ITEM 8.    IDENTIFICATION AND CLASSIFICATION OF MEMBERS OF THE GROUP.      
   N/A      
If a group has filed this schedule pursuant to ss.240.13d-1(b)(1)(ii)(J), so indicate under Item 3(j) and attach an exhibit stating the identity and Item 3 classification of each member of the group. If a group has filed this schedule pursuant to ss.240.13d-1(c) or ss.240.13d-1(d), attach an exhibit stating the identity of each member of the group.      
ITEM 9.    NOTICE OF DISSOLUTION OF GROUP.      
   N/A      
Notice of dissolution of a group may be furnished as an exhibit stating the date of the dissolution and that all further filings with respect to transactions in the security reported on will be filed, if required, by members of the group, in their individual capacity.

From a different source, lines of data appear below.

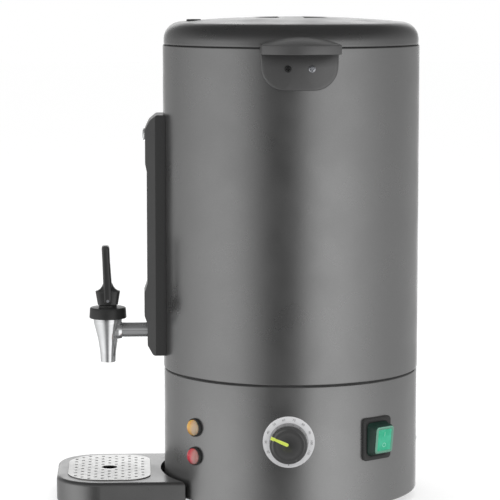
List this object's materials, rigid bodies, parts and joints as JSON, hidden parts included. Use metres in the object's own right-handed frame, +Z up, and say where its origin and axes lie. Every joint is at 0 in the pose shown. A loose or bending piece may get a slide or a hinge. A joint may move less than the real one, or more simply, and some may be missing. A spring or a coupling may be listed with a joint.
{
  "type": "hot water urn",
  "caption": "Upright cylindrical electric hot water urn with a lift-off lid, side handles, lever tap under a level gauge, dial, lamps, covered rocker switch and a slide-out drip tray.",
  "frame": {"origin": "on the surface the urn stands on, on the upright axis of its shell", "axes": "+Z up along the shell's axis, -Y towards the tap and the drip tray, +X towards the handle beside the dial"},
  "size_m": [0.357, 0.3853, 0.5045],
  "materials": {
    "grey_paint": "satin dark grey metallic paint",
    "black_plastic": "fine textured black moulding",
    "black_rubber": "matt",
    "stainless_steel": "brushed",
    "zinc_steel": "zinc plated",
    "bare_aluminium": "cast and machined",
    "printed_silver": "satin with printed numbers",
    "lime_plastic": "bright inlay",
    "copper": "bare copper",
    "amber_plastic": "translucent",
    "red_plastic": "translucent",
    "green_plastic": "translucent",
    "brass": "machined",
    "chrome_plate": "polished",
    "cream_plastic": "moulded",
    "lead_sleeve": "heat-proof sleeve",
    "white_silicone": "moulded silicone",
    "clear_glass": "clear"
  },
  "bodies": {
    "urn": {"base_housing": "grey_paint", "base_plate": "zinc_steel", "capillary_bulb": "copper", "cutout_body": "black_plastic", "cutout_collar": "chrome_plate", "dial_plate": "printed_silver", "element_clamp": "zinc_steel", "foot_screws": "zinc_steel", "gauge_bracket": "zinc_steel", "gauge_cap_screw": "chrome_plate", "gauge_glass": "clear_glass", "gauge_housing": "black_plastic", "gauge_lower_seal": "white_silicone", "gauge_top_cap": "white_silicone", "handle_left": "black_plastic", "handle_right": "black_plastic", "handle_screws": "chrome_plate", "heat_plate": "bare_aluminium", "heating_element": "stainless_steel", "hex_nuts": "zinc_steel", "inlet_pins": "brass", "inlet_screws": "zinc_steel", "inner_tank": "stainless_steel", "outer_shell": "grey_paint", "power_inlet": "black_plastic", "power_lamp_body": "black_plastic", "power_lamp_lens": "red_plastic", "ready_lamp_body": "black_plastic", "ready_lamp_lens": "amber_plastic", "rubber_foot": "black_rubber", "seam_gasket": "black_rubber", "shank_nut": "brass", "shank_washers": "white_silicone", "switch_cover": "green_plastic", "switch_frame": "black_plastic", "tap_body": "chrome_plate", "tap_bonnet": "black_plastic", "tap_shank": "chrome_plate", "tap_spring": "zinc_steel", "terminal_block": "cream_plastic", "thermostat_body": "black_plastic", "thermostat_screws": "zinc_steel", "tie_rods": "zinc_steel", "wiring_leads": "lead_sleeve"},
    "lid": {"lid": "grey_paint", "lid_pan": "stainless_steel", "lid_seal": "white_silicone", "lid_cup": "black_plastic", "steam_vent": "black_plastic"},
    "knob": {"thermostat_knob": "black_plastic", "knob_pointer": "lime_plastic", "thermostat_shaft": "zinc_steel"},
    "rocker": {"switch_rocker": "green_plastic"},
    "button": {"reset_button": "red_plastic"},
    "valve": {"tap_stem": "zinc_steel", "seat_cup": "white_silicone"},
    "lever": {"tap_lever": "black_plastic", "lever_pin": "zinc_steel"},
    "tray": {"drip_tray": "grey_paint"},
    "grate": {"drip_grate": "stainless_steel"}
  },
  "joints": [
    {"name": "lid_lift", "type": "slide", "parent": "urn", "child": "lid", "axis": [0, 0, 1], "range_m": [0, 0.08]},
    {"name": "knob_turn", "type": "hinge", "parent": "urn", "child": "knob", "pos_m": [0.13361, -0.01028, 0.0798], "axis": [0.9971, -0.0767, 0], "range_deg": [-183.5, 113.5]},
    {"name": "rocker_tilt", "type": "hinge", "parent": "urn", "child": "rocker", "pos_m": [0.10713, 0.08132, 0.078], "axis": [0.6046, -0.7965, 0], "range_deg": [0, 18]},
    {"name": "button_push", "type": "slide", "parent": "urn", "child": "button", "axis": [0.7431, -0.6691, 0], "range_m": [0, 0.0015], "stiffness_N_per_m": 600},
    {"name": "valve_lift", "type": "slide", "parent": "urn", "child": "valve", "axis": [0, 0, 1], "range_m": [0, 0.0056], "deforming": ["tap_spring"]},
    {"name": "lever_tilt", "type": "hinge", "parent": "valve", "child": "lever", "pos_m": [0, -0.1928, 0.207], "axis": [1, 0, 0], "range_deg": [0, 26], "stiffness_Nm_per_rad": 0.5},
    {"name": "tray_slide", "type": "slide", "parent": "urn", "child": "tray", "axis": [0, -1, 0], "range_m": [0, 0.12]},
    {"name": "grate_lift", "type": "slide", "parent": "tray", "child": "grate", "axis": [0, 0, 1], "range_m": [0, 0.04]}
  ],
  "couplings": [
    {"joint": "valve_lift", "follows": "lever_tilt", "m_per_rad": 0.01212}
  ]
}
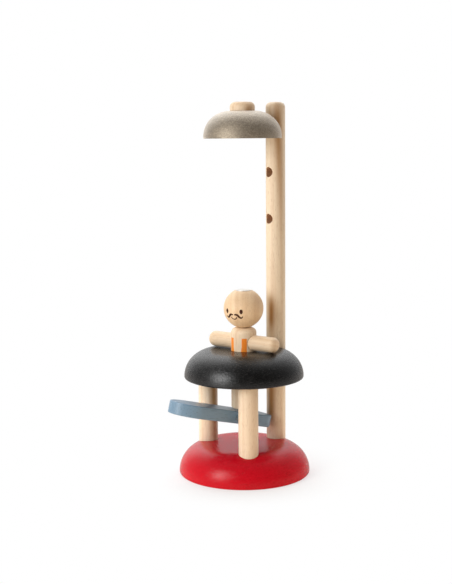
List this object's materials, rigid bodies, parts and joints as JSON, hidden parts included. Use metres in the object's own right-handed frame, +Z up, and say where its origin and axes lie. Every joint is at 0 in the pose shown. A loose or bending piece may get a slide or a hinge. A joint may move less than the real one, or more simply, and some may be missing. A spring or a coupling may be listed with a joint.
{
  "type": "wooden acrobat toy",
  "caption": "Turned wooden toy: pressing a see-saw lever throws a figure out of a platform's hole, up a post to a bell whose magnet holds its head.",
  "frame": {"origin": "centre of the base's underside, on the toy's turning axis, where it rests on the table", "axes": "+Z up along the posts and the figure's path, +X towards the tall post, -X towards the lever's paddle"},
  "size_m": [0.1422, 0.122, 0.343],
  "materials": {
    "natural_wood": "satin, clear sealed",
    "red_lacquered_wood": "gloss lacquer",
    "black_lacquered_wood": "semi-gloss lacquer over open grain",
    "blue_grey_painted_wood": "satin paint",
    "grey_painted_wood": "satin paint over open grain",
    "plate_steel": "brushed",
    "magnet_metal": "nickel plated",
    "axle_steel": "drawn and polished",
    "orange_printed_wood": "matt print",
    "brown_printed_wood": "matt print"
  },
  "bodies": {
    "stand": {"base": "red_lacquered_wood", "tall_post": "natural_wood", "short_post_left": "natural_wood", "short_post_front": "natural_wood", "platform": "black_lacquered_wood"},
    "rocker": {"lever": "blue_grey_painted_wood", "lever_axle": "axle_steel"},
    "neck": {"neck_dowel": "natural_wood"},
    "acrobat": {"acrobat_body": "natural_wood", "acrobat_arm_left": "natural_wood", "acrobat_arm_right": "natural_wood", "acrobat_head": "natural_wood", "head_plate": "plate_steel"},
    "bell_unit": {"bell": "grey_painted_wood", "bell_knob": "natural_wood", "bell_magnet": "magnet_metal", "bell_peg": "natural_wood"}
  },
  "joints": [
    {"name": "lever_press", "type": "hinge", "parent": "stand", "child": "rocker", "pos_m": [-0.0187, 0, 0.0571], "axis": [0, -1, 0], "range_deg": [0, 53.3]},
    {"name": "acrobat_jump", "type": "slide", "parent": "stand", "child": "neck", "axis": [0, 0, 1], "range_m": [0, 0.1461]},
    {"name": "acrobat_turn", "type": "hinge", "parent": "neck", "child": "acrobat", "pos_m": [0, 0, 0.137], "axis": [0, 0, 1], "range_deg": [-83, 44.5]},
    {"name": "bell_unplug", "type": "slide", "parent": "stand", "child": "bell_unit", "axis": [-1, 0, 0], "range_m": [0, 0.08]}
  ],
  "couplings": [
    {"joint": "lever_press", "follows": "acrobat_jump", "rad_per_m": 6.367}
  ]
}
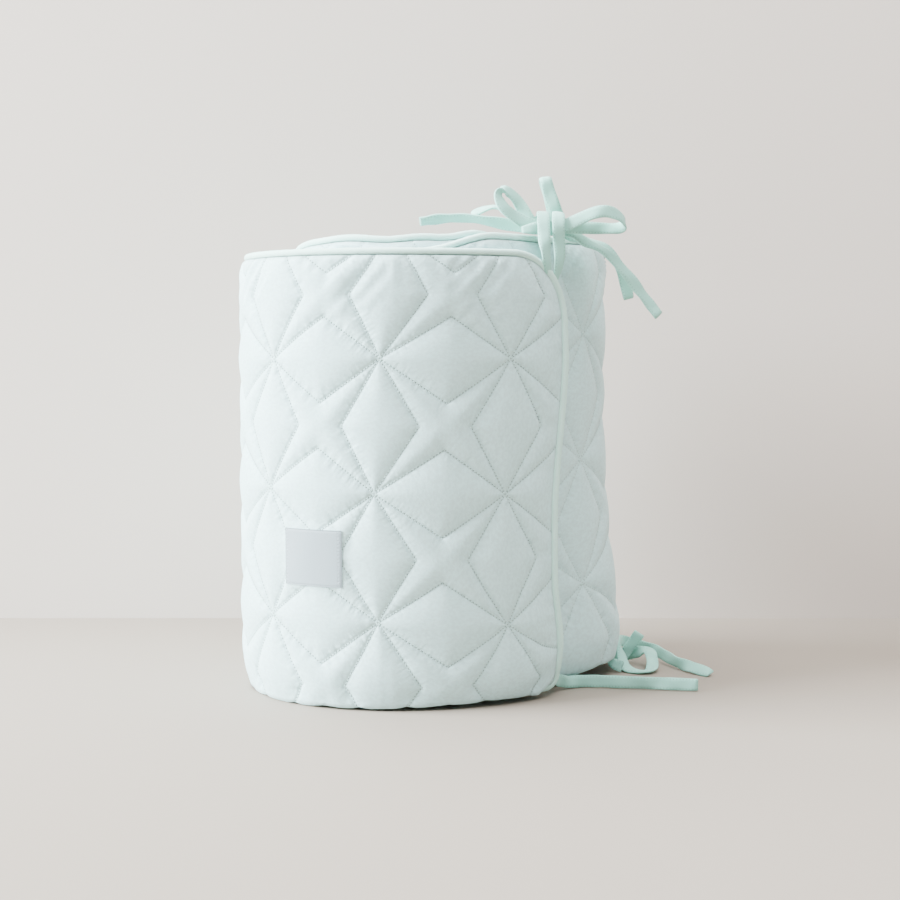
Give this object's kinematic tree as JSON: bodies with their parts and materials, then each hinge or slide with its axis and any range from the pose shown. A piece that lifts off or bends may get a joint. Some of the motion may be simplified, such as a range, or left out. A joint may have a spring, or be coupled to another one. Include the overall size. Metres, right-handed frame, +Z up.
{
  "type": "crib bumper",
  "caption": "Long quilted crib bumper pad with a corded edge, wound into an upright roll and held by tied cloth ties.",
  "frame": {"origin": "on the floor, below the middle of the object's bounding box", "axes": "+Z up along the pad's height, the free end of the pad at the front right (-Y, +X)"},
  "size_m": [0.3381, 0.25, 0.3506],
  "materials": {
    "quilted_cotton": "matt pale mint cotton, machine quilted",
    "piping_cotton": "matt mint cotton, corded piping",
    "tie_cotton": "matt mint cotton, folded and edge-stitched",
    "label_weave": "satin white woven label"
  },
  "bodies": {
    "root": {"quilted_panel": "quilted_cotton", "edge_piping": "piping_cotton", "woven_label": "label_weave", "top_tie_left": "tie_cotton", "top_tie_right": "tie_cotton", "top_tie_bow": "tie_cotton", "top_tie_standing": "tie_cotton", "hem_tie_front": "tie_cotton", "hem_tie_upright": "tie_cotton", "hem_tie_loop": "tie_cotton", "hem_tie_short": "tie_cotton"}
  },
  "joints": []
}
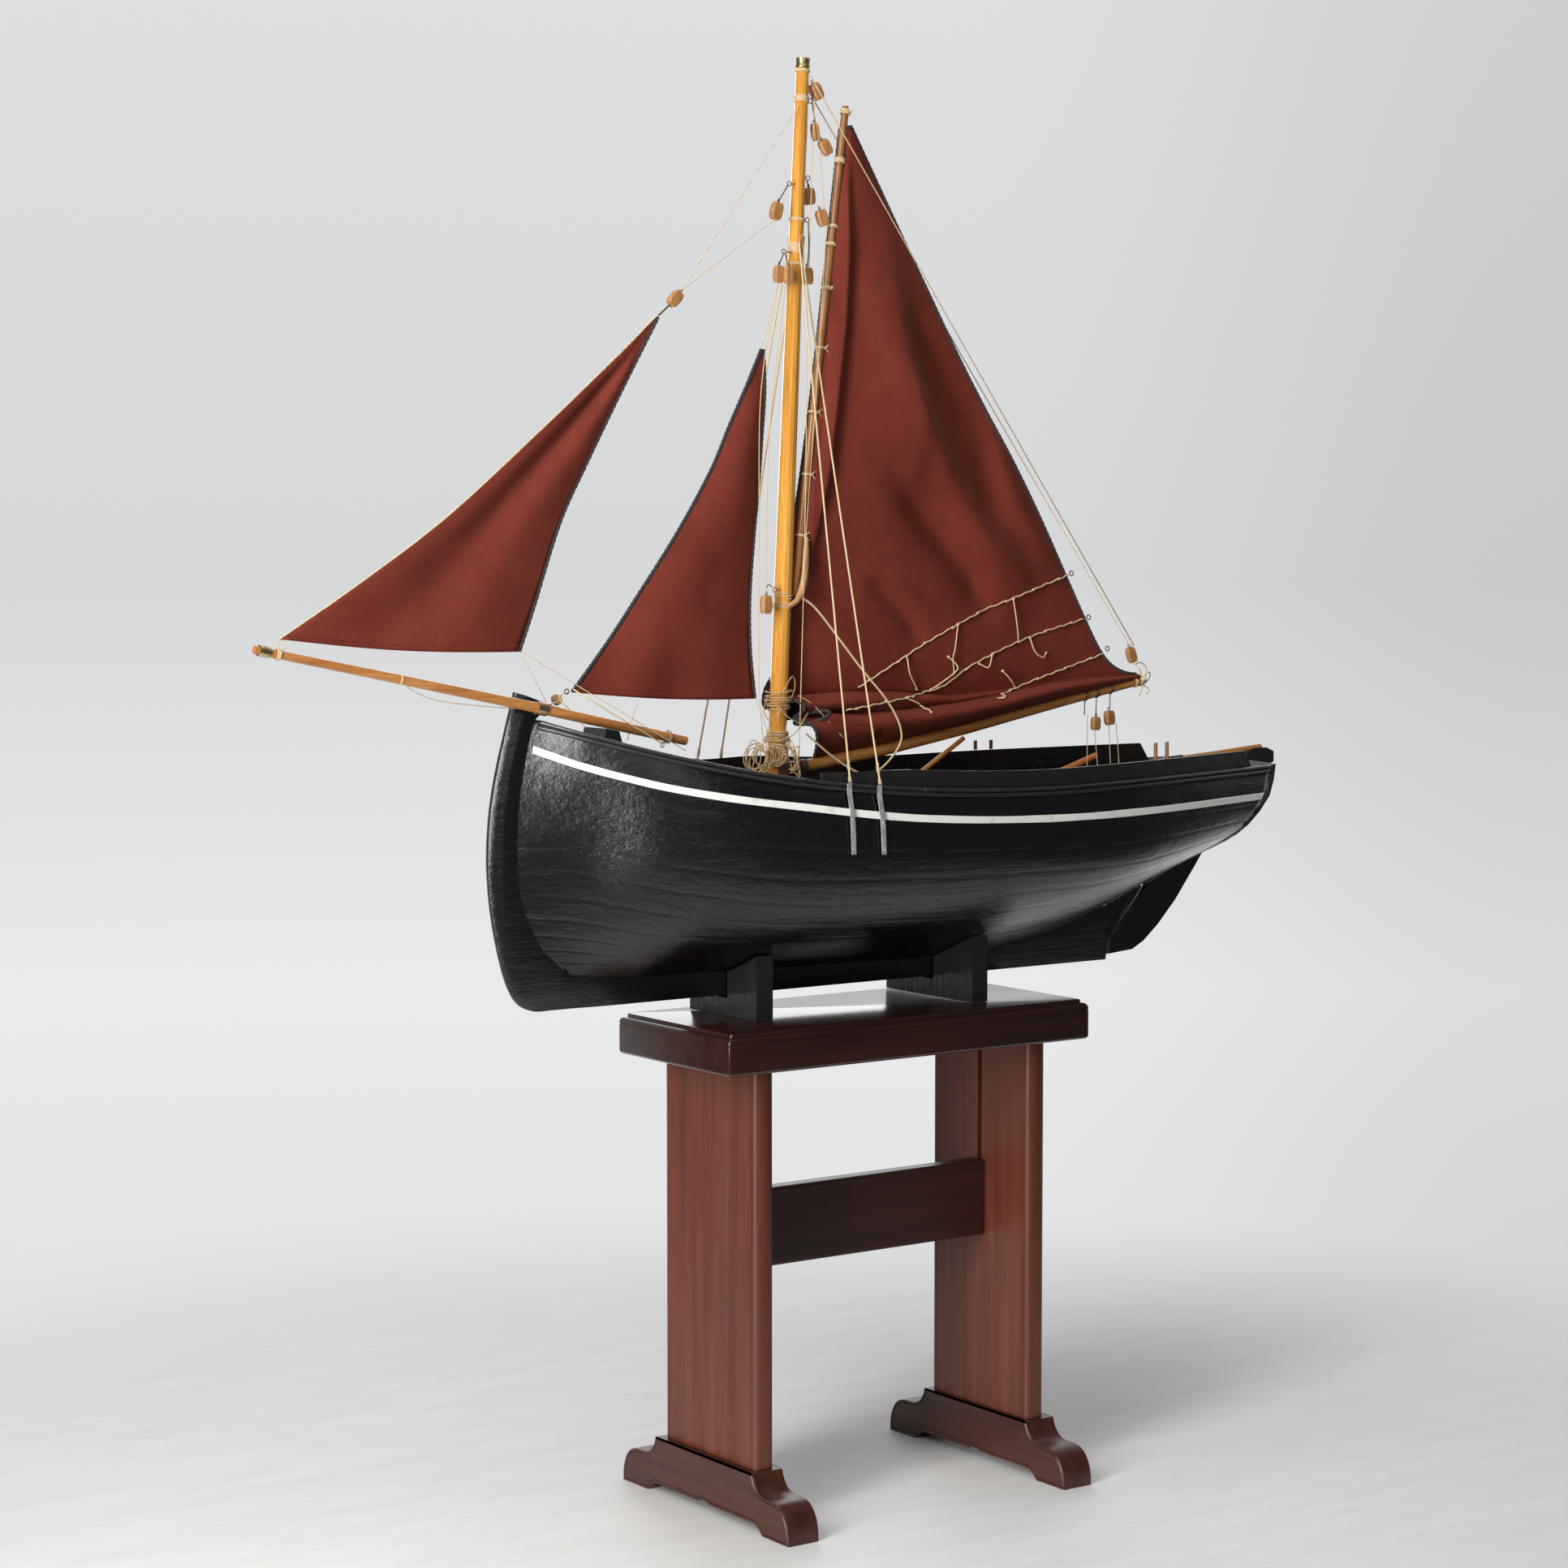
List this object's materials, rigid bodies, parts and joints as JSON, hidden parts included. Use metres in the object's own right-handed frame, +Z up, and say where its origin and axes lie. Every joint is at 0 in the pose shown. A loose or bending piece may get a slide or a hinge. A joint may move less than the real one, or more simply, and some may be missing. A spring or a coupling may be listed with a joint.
{
  "type": "model gaff sailing cutter on a stand",
  "caption": "Wooden model sailing cutter with tan gaff mainsail, foresail and jib, standing in two cradles on a trestle stand",
  "frame": {"origin": "middle of the whole object's footprint box, at floor level", "axes": "+X towards the bow, +Y to port, +Z up"},
  "size_m": [1.3664, 0.3551, 1.5796],
  "materials": {
    "slab": "dark mahogany stain, polished, almost black, with a reflective top",
    "mahogany": "red-brown mahogany stain, satin varnish, straight grain",
    "cradle_black": "black paint, semi-gloss, brushed",
    "hull_black": "glossy black paint over planking, faint plank seams and brush marks",
    "white_stripe": "hand-painted white line, slightly uneven",
    "iron": "dull silver-grey iron, worn",
    "plain_wood": "plain wood, oiled",
    "golden_pine": "golden varnished pine, glossy",
    "brass": "brass, lightly tarnished",
    "varnished_spar": "orange-brown varnished pine, satin",
    "dark_wood": "dark stained wood",
    "bamboo": "bamboo cane with nodes, satin",
    "pale_wood": "pale bent wood",
    "tan_cloth": "tanned red-brown sailcloth, plain weave, black bolt ropes",
    "cord": "cream twisted cord",
    "grey_plastic": "dark grey moulded plastic",
    "white_plastic": "white nylon",
    "battery_wrap": "blue shrink wrap"
  },
  "bodies": {
    "stand": {"stand_top": "slab", "fore_leg": "mahogany", "aft_leg": "mahogany", "fore_foot": "mahogany", "aft_foot": "mahogany", "stretcher": "mahogany", "fore_cradle": "cradle_black", "aft_cradle": "cradle_black"},
    "boat": {"hull_shell": "hull_black", "stem": "hull_black", "keel": "hull_black", "sternpost": "hull_black", "transom": "hull_black", "port_rail": "hull_black", "starboard_rail": "hull_black", "port_coaming": "hull_black", "starboard_coaming": "hull_black", "foredeck": "hull_black", "aft_deck": "hull_black", "bowsprit_bitt": "hull_black", "port_stripe": "white_stripe", "starboard_stripe": "white_stripe", "port_fore_chainplate": "iron", "port_aft_chainplate": "iron", "starboard_fore_chainplate": "iron", "starboard_aft_chainplate": "iron", "bowsprit_heel_ring": "iron", "port_fore_tholepin": "plain_wood", "port_aft_tholepin": "plain_wood", "starboard_fore_tholepin": "plain_wood", "starboard_aft_tholepin": "plain_wood", "hold_floor": "plain_wood", "mast": "golden_pine", "mast_cap": "brass", "bowsprit_tip_band": "brass", "bowsprit_stem_band": "brass", "bowsprit": "varnished_spar", "boom_prop": "varnished_spar", "deck_peg": "varnished_spar", "port_shrouds": "cord", "starboard_shrouds": "cord", "rudder_servo": "grey_plastic", "sheet_winch": "grey_plastic", "receiver": "grey_plastic", "battery_pack": "battery_wrap"},
    "rudder_unit": {"rudder": "hull_black", "tiller": "varnished_spar"},
    "servo_arm": {"servo_horn": "white_plastic"},
    "drum": {"winch_drum": "white_plastic"},
    "main_rig": {"boom": "varnished_spar", "boom_jaws": "dark_wood", "gaff": "bamboo", "gaff_jaws": "pale_wood", "mainsail": "tan_cloth", "topping_lift": "cord", "halyard_tail": "cord", "boom_end_block": "plain_wood", "mainsheet_block": "plain_wood"},
    "foresail_unit": {"foresail": "tan_cloth"},
    "jib_unit": {"jib": "tan_cloth"}
  },
  "joints": [
    {"name": "boat_lift", "type": "slide", "parent": "stand", "child": "boat", "axis": [0, 0, 1], "range_m": [0, 0.2]},
    {"name": "rudder_hinge", "type": "hinge", "parent": "boat", "child": "rudder_unit", "pos_m": [-0.4879, -0.0056, 0.644], "axis": [-0.6952, 0, 0.7189], "range_deg": [-25, 25]},
    {"name": "servo_turn", "type": "hinge", "parent": "boat", "child": "servo_arm", "pos_m": [-0.4602, -0.0056, 0.753], "axis": [0, 0, 1], "range_deg": [-25, 25]},
    {"name": "boom_swing", "type": "hinge", "parent": "boat", "child": "main_rig", "pos_m": [0.0432, -0.0056, 0.7997], "axis": [-0.0465, 0, 0.9989], "range_deg": [-40, 40]},
    {"name": "drum_turn", "type": "hinge", "parent": "boat", "child": "drum", "pos_m": [-0.2702, -0.0056, 0.675], "axis": [0, 0, 1], "range_deg": [-120, 120]},
    {"name": "foresail_swing", "type": "hinge", "parent": "boat", "child": "foresail_unit", "pos_m": [0.305, -0.0056, 0.8979], "axis": [-0.5531, 0, 0.8331], "range_deg": [-20, 20]},
    {"name": "jib_swing", "type": "hinge", "parent": "boat", "child": "jib_unit", "pos_m": [0.6538, 0.0114, 0.961], "axis": [-0.806, -0.03, 0.5912], "range_deg": [-20, 20]}
  ],
  "couplings": [
    {"joint": "servo_turn", "follows": "rudder_hinge", "ratio": 1},
    {"joint": "drum_turn", "follows": "boom_swing", "ratio": 3}
  ]
}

See Item 5.      
ITEM 10.    CERTIFICATION.      
By signing below I certify that, to the best of my knowledge and belief, the securities referred to above were not acquired and are not held for the purpose of or with the effect of changing or influencing the control of the issuer of the securities and were not acquired and are not held in connection with or as a participant in any transaction having such purpose or effect.      


SIGNATURE

After reasonable inquiry and to the best of my knowledge and belief, I certify that the information set forth in this statement is true, complete and correct.

 

 

May 9, 2008

 
  (Date)  
 

/S/ G. Darcy Klug

 
  Signature: G. Darcy Klug  

The original statement shall be signed by each person on whose behalf the statement is filed or his authorized representative. If the statement is signed on behalf of a person by his authorized representative other than an executive officer or general partner of the filing person, evidence of the representative’s authority to sign on behalf of such person shall be filed with the statement, provided, however, that a power of attorney for this purpose which is already on file with the Commission may be incorporated by reference. The name and any title of each person who signs the statement shall be typed or printed beneath his signature.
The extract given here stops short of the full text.